Le choix de l'installation.
Sa remise à niveau achevée, Bertrand Buffet est devenu titulaire en 2008. Il a repris l'officine de son employeur, installé en périphérie de Laval (Mayenne). L'un de ses anciens collègues en industrie est son associé. « Nous avons en commun la gestion des ressources humaines. Mais j'aurai pu aussi m'installer avec un officinal pur souche. » Par le passé, Bertrand Buffet devait gérer une équipe très hétéroclite de pharmaciens, agents de maîtrise ou de production. À l'officine, c’est plus facile, ses collaborateurs sont tous préparateurs. Outre l'aptitude au management, le pharmacien a appris la rigueur et le sens de l'organisation. La gestion de la pression, aussi, qui était son moteur pour avancer : « Il y en avait aussi à l'officine quand j'ai servi mes premiers clients. » Quant à la mise en place de procédures qualité, « on sait faire, mais on manque de temps ». Bertrand Buffet regrette un peu les nombreuses relations qu'il entretenait autrefois, notamment avec l'étranger. « J'avais peur d'être isolé à l'officine. Mais on est adhérent à un groupement et on a pas mal d'échanges avec nos confrères. »

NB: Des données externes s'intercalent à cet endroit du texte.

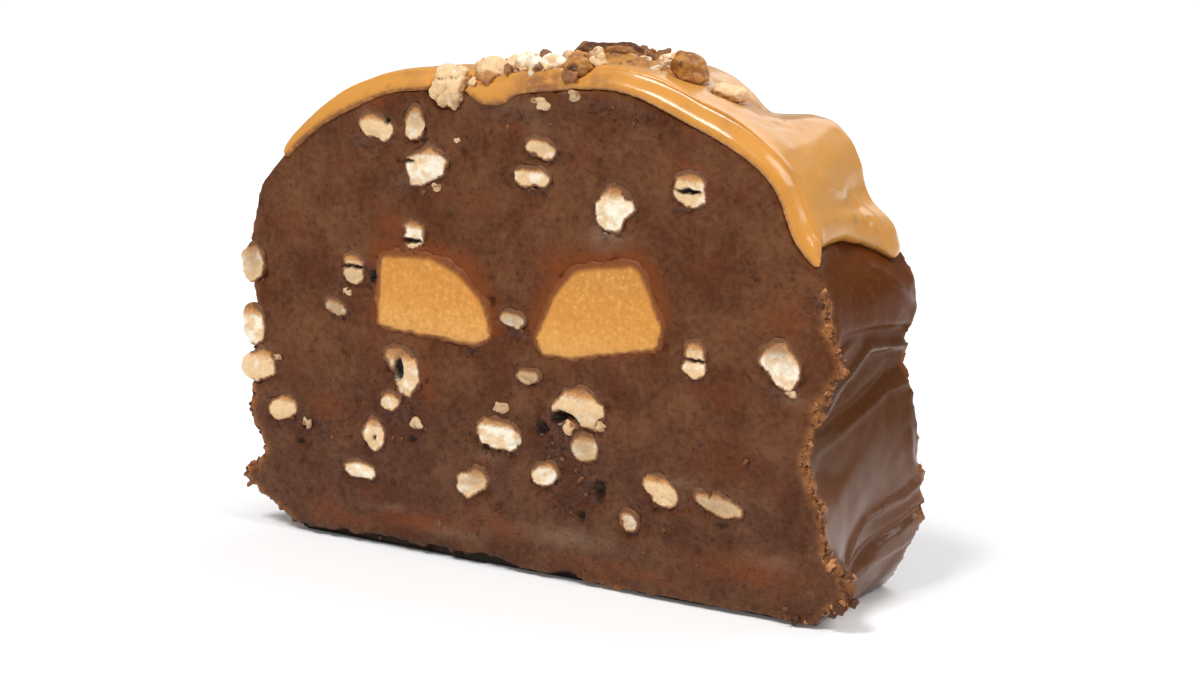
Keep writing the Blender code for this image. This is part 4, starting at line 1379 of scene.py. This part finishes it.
class MakeStage(Operator):
    """Sets the floor, the lights and the camera"""

    bl_idname = "fudge.make_stage"
    bl_label = "Stage"

    def execute(self, context):
        stage = settings().stage
        scene = context.scene
        scene.view_settings.view_transform = "Standard"
        self.floor(stage)
        world = bpy.data.worlds.new("studio")
        world.use_nodes = True
        background = world.node_tree.nodes["Background"]
        background.inputs["Color"].default_value = SKY_COLOUR
        background.inputs["Strength"].default_value = stage.sky
        scene.world = world
        sun = self.lamp("key", "SUN", SUN_PLACE, stage.key)
        sun.angle = SUN_WIDTH
        for name, place, share, across, up in SOFTBOXES:
            box = self.lamp(name, "AREA", place, stage.softbox * share)
            box.shape = "RECTANGLE"
            box.size = across
            box.size_y = up
        self.camera(stage, scene)
        return {"FINISHED"}

    @staticmethod
    def floor(stage):
        """The pale floor, a hair under the slice."""
        bm = bmesh.new()
        bmesh.ops.create_grid(bm, x_segments=8, y_segments=8, size=FLOOR_REACH)
        mesh = bpy.data.meshes.new("floor")
        bm.to_mesh(mesh)
        bm.free()
        floor = add_object("floor", mesh)
        floor.location.z = -FLOOR_GAP
        recipe = Recipe("pale_floor")
        surface = recipe.finish(
            base_color=recipe.mix(recipe.noise(0.4, 1), *FLOOR_TONES),
            roughness=0.9,
            specular_ior_level=0.1,
            emission_color=(1, 1, 1, 1),
            emission_strength=stage.floor_glow,
        )
        mesh.materials.append(surface)

    @staticmethod
    def lamp(name, kind, place, power):
        """A light at this place, turned to the slice."""
        light = bpy.data.lights.new(name, kind)
        light.energy = power
        lamp = add_object(name, light)
        lamp.location = place
        lamp.rotation_mode = "QUATERNION"
        lamp.rotation_quaternion = (Vector(LIT_PLACE) - Vector(place)).to_track_quat("-Z", "Y")
        return light

    @staticmethod
    def camera(stage, scene):
        """The camera, to the right of the front cut and above it."""
        turn, tilt = stage.azimuth, stage.elevation
        back = Vector((math.sin(turn) * math.cos(tilt), -math.cos(turn) * math.cos(tilt), math.sin(tilt)))
        camera = add_object("camera", bpy.data.cameras.new("camera"))
        camera.data.lens = stage.focal
        camera.data.sensor_width = SENSOR_WIDTH
        camera.location = CAMERA_PLACE
        camera.rotation_mode = "QUATERNION"
        camera.rotation_quaternion = (-back).to_track_quat("-Z", "Y")
        scene.camera = camera


OPERATORS = (
    MakeFudge,
    MakeIcing,
    MakeCaramels,
    MakeCutNuts,
    MakeTopNuts,
    MakeNutBits,
    MakeTopCrumbs,
    MakeStage,
)
GROUPS = (FudgeSettings, IcingSettings, NutSettings, StageSettings, SliceSettings)


class FudgePanel(Panel):
    """Lists the slice's pieces and settings"""

    bl_idname = "VIEW3D_PT_fudge_slice"
    bl_label = "Chocolate fudge slice"
    bl_space_type = "VIEW_3D"
    bl_region_type = "UI"
    bl_category = "Fudge"

    def draw(self, context):
        for operator in OPERATORS:
            self.layout.operator(operator.bl_idname)
        for name in ("fudge", "icing", "nut", "stage"):
            group = getattr(context.scene.fudge_slice, name)
            box = self.layout.box()
            for key in group.__annotations__:
                box.prop(group, key)


def register():
    """Adds the slice's settings, operators and panel to Blender."""
    for group in GROUPS + OPERATORS + (FudgePanel,):
        bpy.utils.register_class(group)
    bpy.types.Scene.fudge_slice = PointerProperty(type=SliceSettings)


def unregister():
    """Takes them out again."""
    del bpy.types.Scene.fudge_slice
    for group in reversed(GROUPS + OPERATORS + (FudgePanel,)):
        bpy.utils.unregister_class(group)


def main():
    """Makes the whole slice and its stage."""
    register()
    bpy.ops.fudge.make_fudge()
    bpy.ops.fudge.make_icing()
    bpy.ops.fudge.make_caramels()
    bpy.ops.fudge.make_cut_nuts()
    bpy.ops.fudge.make_top_nuts()
    bpy.ops.fudge.make_nut_bits()
    bpy.ops.fudge.make_top_crumbs()
    bpy.ops.fudge.make_stage()


if __name__ == "__main__":
    main()
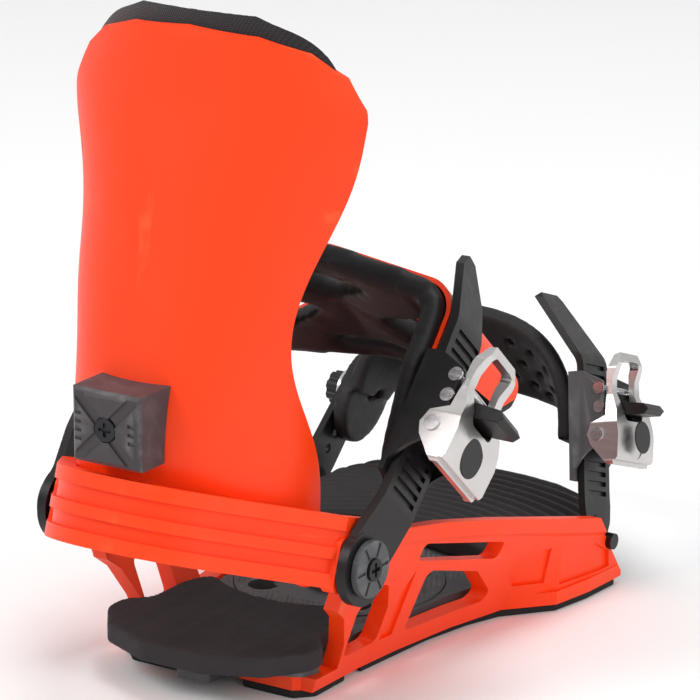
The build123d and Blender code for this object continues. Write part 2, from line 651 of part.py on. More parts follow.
def release_tab():
    """Spring-loaded lock pawl on its pin, in one piece with the finger tab."""
    outline = [(PIN_X - 8.6, LOCK_PIN_Y - 2.2), (PIN_X - 6.5, LOCK_PIN_Y - 4.2), (PIN_X + 1, LOCK_PIN_Y - 3.4),
               (PIN_X + 18, LOCK_PIN_Y - 3.6), (PIN_X + 20, LOCK_PIN_Y - 1.5), (PIN_X + 18, LOCK_PIN_Y + 1.0),
               (PIN_X + 3.4, LOCK_PIN_Y + 2.6), (PIN_X - 4, LOCK_PIN_Y + 3.2)]
    tab = prism_z(outline, -7.6, 7.6)
    return tab - rod_z(PIN_X, LOCK_PIN_Y, -30, 30, PIN_R + 0.04)


def coil(y, radius, z0, turns):
    """Torsion spring round a pin."""
    pitch = 1.0
    path = Pos(PIN_X, y, z0) * Helix(pitch=pitch, height=pitch * turns, radius=radius)
    return sweep(Plane(origin=path @ 0, z_dir=path % 0) * Circle(0.3), path=path)


def buckle_springs():
    return [coil(LEVER_PIN_Y, LEVER_PIN_R + 0.6, 8.8, 3), coil(LOCK_PIN_Y, PIN_R + 0.6, 8.8, 3)]


def ankle_buckle_place():
    front = arm_front()
    origin = front.from_local_coords(Vector(LADDER_X0, BUCKLE_START, 0))
    return Plane(origin=origin, x_dir=(1, 0, 0), z_dir=front.z_dir).location


def placed(place, factor, shapes):
    """Scale a buckle's pieces about their own origin and set them in place."""
    return [place * scale(shape, by=factor) for shape in shapes]


# ---------------------------------------------------------------- toe strap

def tilted_front(tilt):
    """Front view plane of a toe arm that leans towards the toe by a tilt."""
    lean = math.radians(tilt)
    return Plane(origin=(0, TOE_PIVOT[1], TOE_PIVOT[2]), x_dir=(1, 0, 0),
                 z_dir=(0, -math.cos(lean), math.sin(lean)))


def tilted_side(tilt):
    lean = math.radians(tilt)
    along = Vector(0, math.sin(lean), math.cos(lean))
    return Plane(origin=(0, TOE_PIVOT[1], TOE_PIVOT[2]), x_dir=along, z_dir=(1, 0, 0))


def toe_ladder_points():
    lean = math.radians(TOE_LEAN)
    curl = math.radians(TOE_LEAN + 36)
    foot = (TOE_PIVOT[0], -9)
    root = (TOE_PIVOT[0], 6)
    bend = (TOE_PIVOT[0] - 3, 17)
    upper = (bend[0] - 48 * math.sin(lean), bend[1] + 48 * math.cos(lean))
    tip = (upper[0] - 32 * math.sin(curl), upper[1] + 32 * math.cos(curl))
    return [foot, root, bend, upper, tip]


def toe_buckle_plane():
    """Buckle frame: origin on the inner face of the leaning ladder, x outwards, y up the ladder."""
    lean = math.radians(TOE_LEAN)
    front = tilted_front(TOE_TILT)
    bend = toe_ladder_points()[2]
    x = bend[0] - TOE_BUCKLE_START * math.sin(lean) - LADDER_THICK / 2 * math.cos(lean)
    t = bend[1] + TOE_BUCKLE_START * math.cos(lean) - LADDER_THICK / 2 * math.sin(lean)
    origin = front.from_local_coords(Vector(x, t, 0))
    outward = front.x_dir * math.cos(lean) + front.y_dir * math.sin(lean)
    return Plane(origin=origin, x_dir=outward, z_dir=front.z_dir)


def toe_ladder():
    front = tilted_front(TOE_TILT)
    strip = strip_section(toe_ladder_points(), LADDER_THICK * TOE_BUCKLE_SCALE, 9)
    blade = extrude(front * strip, 40, both=True)
    outline = [(-2, -8), (12, -10), (66, -TOE_LADDER_HALF), (84, -7.5), (89, -4), (90.5, 0), (89, 4), (84, 7.5),
               (66, TOE_LADDER_HALF), (12, 10), (-2, 8)]
    face = make_face(Polyline(*outline, close=True))
    blade = blade & (Pos(20, 0, 0) * extrude(tilted_side(TOE_TILT) * face, 80, dir=(1, 0, 0)))
    half = LADDER_THICK * TOE_BUCKLE_SCALE / 2
    ladder = blade + rod_x(TOE_PIVOT[0] - half, TOE_PIVOT[0] + half, TOE_PIVOT[1], TOE_PIVOT[2], TOE_EYE_R)
    place = toe_buckle_plane().location
    for step in range(14):
        along = -5 + TOOTH_PITCH * step
        ladder -= place * box(1.9, 6, along, along + 1.8, -7, 7)
    return ladder - rod_x(50, 80, TOE_PIVOT[1], TOE_PIVOT[2], 3.08)


def toe_far_arm():
    front = tilted_front(TOE_FAR_TILT)
    half = LADDER_THICK * TOE_BUCKLE_SCALE / 2
    blade = extrude(front * (Pos(-TOE_PIVOT[0], 24) * Rectangle(2 * half, 52)), 40, both=True)
    outline = [(-2, -8.5), (12, -9), (40, -8), (50, -4), (50, 4), (40, 8), (12, 9), (-2, 8.5)]
    face = make_face(Polyline(*outline, close=True))
    side = tilted_side(TOE_FAR_TILT)
    arm = blade & (Pos(-100, 0, 0) * extrude(side * face, 80, dir=(1, 0, 0)))
    arm += rod_x(-TOE_PIVOT[0] - half, -TOE_PIVOT[0] + half, TOE_PIVOT[1], TOE_PIVOT[2], TOE_EYE_R)
    for along in (14, 21, 28):
        arm -= side.location * Pos(along, 0, -60) * Cylinder(1.9, 30)
    slot = side.location * Pos(42, 0.6, -60) * Rot(0, 0, TOE_FAR_TILT - TOE_TILT) * Box(10, 4.2, 30)
    return arm - slot - rod_x(-80, -50, TOE_PIVOT[1], TOE_PIVOT[2], 3.08)


def toe_strap_centre(angle):
    """Middle of the toe strap, from the near end at 0 to the far end at pi."""
    across = math.copysign(abs(math.cos(angle)) ** 0.8, math.cos(angle))
    up = math.sin(angle) ** 0.8
    return Vector(-4.5 + 50.5 * across, 93 - 5 * across + 17 * up, 36 + 36 * up)


def toe_strap_plane(angle):
    """Plane square to the strap's run, level at the ends and steep over the crown."""
    centre = toe_strap_centre(angle)
    run = (toe_strap_centre(angle + 0.02) - toe_strap_centre(angle - 0.02)).normalized()
    up = math.sin(angle)
    wide = Vector(0, 0.95 - 0.6 * up, -0.35 - 0.6 * up)
    wide = (wide - run * wide.dot(run)).normalized()
    return Plane(origin=centre, x_dir=wide, z_dir=run)


def toe_strap_section(angle, width, thickness):
    return toe_strap_plane(angle) * RectangleRounded(width, thickness, thickness * 0.35)


def toe_strap_pad():
    sections = []
    count = 12
    for step in range(count + 1):
        angle = math.radians(12 + 156 * step / count)
        width = 24 + 12 * math.sin(angle) ** 2
        sections.append(toe_strap_section(angle, width, 6.5))
    band = loft(sections)
    for row, lift in enumerate((-8.0, 0.0, 8.0)):
        for step in range(9 - row % 2):
            angle = math.radians(42 + 12 * step + 6 * (row % 2))
            hole = toe_strap_plane(angle) * Rot(90, 0, 0) * Pos(lift, 0, 0) * Cylinder(1.8, 16)
            band -= hole
    return band + toe_end_oval() - toe_adjuster_axis() * Pos(0, 0, -55) * Cylinder(2.1, 16)


def toe_end_oval():
    """Oval padded end of the toe strap on the far side."""
    face = tilted_side(TOE_FAR_TILT) * (Pos(40, 0) * Ellipse(20, 14))
    return Pos(-60.5, 0, 0) * extrude(face, 6.0, dir=(1, 0, 0))


def toe_adjuster_axis():
    return tilted_side(TOE_FAR_TILT).location * Pos(41, 0, 0)


def toe_adjuster():
    """Knob and thin steel ring outside the far arm; the knob's stem runs in the arm's slot."""
    axis = toe_adjuster_axis()
    half = LADDER_THICK * TOE_BUCKLE_SCALE / 2
    outer = TOE_PIVOT[0] + half + GAP
    ring = axis * Pos(0, 0, -outer - 0.6) * Cylinder(8.0, 1.2)
    knob = axis * Pos(0, 0, -outer - 1.2 - 3.0) * Cylinder(6.5, 6.0)
    stem = axis * Pos(0, 0, -outer + 3.0) * Cylinder(1.9, 8.4)
    for step in range(8):
        angle = math.radians(45 * step)
        knob -= axis * Pos(7.6 * math.cos(angle), 7.6 * math.sin(angle), -outer - 4.5) * Cylinder(1.8, 9)
    return knob + stem, ring - stem


def toe_pivot_bolt():
    inner = TOE_PIVOT[0] - LADDER_THICK * TOE_BUCKLE_SCALE / 2 - GAP
    bolt = rod_x(inner - 2.4, inner, TOE_PIVOT[1], TOE_PIVOT[2], 5.0)
    bolt += rod_x(inner, 72.0, TOE_PIVOT[1], TOE_PIVOT[2], 3.0)
    return bolt - Pos(inner - 2.4, TOE_PIVOT[1], TOE_PIVOT[2]) * Box(2.4, 5.0, 1.0)


def toe_pivot_washer():
    half = LADDER_THICK * TOE_BUCKLE_SCALE / 2
    washer = rod_x(TOE_PIVOT[0] + half + GAP, 65.0, TOE_PIVOT[1], TOE_PIVOT[2], 7.0)
    return washer - rod_x(50, 80, TOE_PIVOT[1], TOE_PIVOT[2], 3.0)


# ---------------------------------------------------------------- output

def write(name, *shapes):
    solids = [solid for shape in shapes for solid in shape.solids()]
    shape = solids[0] if len(solids) == 1 else Compound(children=solids)
    export_step(shape, f"parts/{name}.step")


def write_buckle(prefix, place, factor):
    pieces = {
        "buckle_base": [buckle_base()],
        "buckle_pins": buckle_pins(),
        "lever_pin": [lever_pin()],
        "lever": [lever()],
        "lever_badge": [lever_badge()],
        "drive_pawl": [drive_pawl()],
        "release_tab": [release_tab()],
        "buckle_springs": buckle_springs(),
    }
    for name, shapes in pieces.items():
        write(f"{prefix}_{name}", *placed(place, factor, shapes))


def main():
    os.makedirs("parts", exist_ok=True)
    heel_cushions, side_cushions = ground_cushions()
    knob, ring = toe_adjuster()
    write("chassis", chassis())
    write("drive_plate", drive_plate())
    write("mounting_disc", mounting_disc())
    write("heel_cushions", *heel_cushions)
    write("side_cushions", *side_cushions)
    write("heel_pad", heel_pad())
    write("toe_pad", toe_pad())
    write("pivot_caps", *both_sides(pivot_cap()))
    write("pivot_bolts", *both_sides(pivot_bolt()))
    write("pivot_nuts", *both_sides(pivot_nut()))
    write("highback_shell", highback_shell())
    write("highback_pad", highback_pad())
    write("lean_block", lean_block())
    write("lean_screw", lean_screw())
    write("ankle_ladder", ankle_ladder())
    write("ankle_far_arm", ankle_far_arm())
    write("ankle_strap_pad", ankle_strap_pad())
    write("ankle_strap_overlay", ankle_strap_overlay())
    write("ankle_adjuster_screw", adjuster_screw())
    write("ankle_adjuster_nut", adjuster_nut())
    write_buckle("ankle", ankle_buckle_place(), 1.0)
    write("toe_ladder", toe_ladder())
    write("toe_far_arm", toe_far_arm())
    write("toe_strap_pad", toe_strap_pad())
    write("toe_adjuster_knob", knob)
    write("toe_adjuster_ring", ring)
    write("toe_pivot_bolts", *both_sides(toe_pivot_bolt()))
    write("toe_pivot_washers", *both_sides(toe_pivot_washer()))
    write_buckle("toe", toe_buckle_plane().location, TOE_BUCKLE_SCALE)


main()
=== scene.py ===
import json
import math

import bmesh
import bpy
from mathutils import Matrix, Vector
from mathutils.bvhtree import BVHTree


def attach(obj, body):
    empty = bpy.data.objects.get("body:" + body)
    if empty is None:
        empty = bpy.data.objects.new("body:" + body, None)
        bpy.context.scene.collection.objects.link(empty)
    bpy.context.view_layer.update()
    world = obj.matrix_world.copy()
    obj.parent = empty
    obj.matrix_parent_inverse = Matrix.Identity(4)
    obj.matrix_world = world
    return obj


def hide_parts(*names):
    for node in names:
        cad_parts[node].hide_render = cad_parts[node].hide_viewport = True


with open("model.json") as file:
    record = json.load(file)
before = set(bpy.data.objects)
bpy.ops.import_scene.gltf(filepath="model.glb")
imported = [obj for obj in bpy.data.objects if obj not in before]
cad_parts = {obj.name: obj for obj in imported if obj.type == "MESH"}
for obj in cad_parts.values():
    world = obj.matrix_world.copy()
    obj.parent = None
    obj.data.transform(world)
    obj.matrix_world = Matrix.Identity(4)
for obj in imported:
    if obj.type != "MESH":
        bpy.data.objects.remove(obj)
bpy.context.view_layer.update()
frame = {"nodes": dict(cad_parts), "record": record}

nodes = frame["nodes"]


# ---------------------------------------------------------------- material helpers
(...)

L'isolement des officinaux est un a priori vite balayé par Éric François, 52 ans, dont 25 en industrie. Après de hautes fonctions dans le marketing de grands groupes pharmaceutiques, et une courte phase d'assistanat, il devient titulaire à Sartrouville (Yvelines). Son tempérament le pousse à sortir des murs de sa pharmacie. « On dit que c'est un univers clos. Il ne l'est pas tant que cela. Il y a le contact avec les clients, les médecins et les prestataires de l'officine, avec lesquels je veux nouer des liens privilégiés. » Éric François est tombé de haut après son départ du laboratoire. « Je pensais être hypercalé question achats. Mais je n'en connaissais pas tous les aspects en pharmacie. La gestion du rythme des commandes, c'est très précis. » Son arrivée à l'officine s'est faite à reculons, ses projets de carrière en industrie n'aboutissant pas. Puis il y est venu à tâtons, en testant sa possible reconversion chez des amis officinaux. Enfin, le pharmacien s'est « mis en danger » et remis à niveau. Avec, pour lui, quelques difficultés à retrouver les DCI des médicaments. Aujourd'hui, Éric François est pleinement convaincu de son choix. Il est seul pilote de sa pharmacie. « Dans l’industrie, les processus de prise de décision sont parfois très lourds et pas toujours concluants. » Et, désormais, certains soirs, il a le sentiment d'avoir été directement utile à son prochain.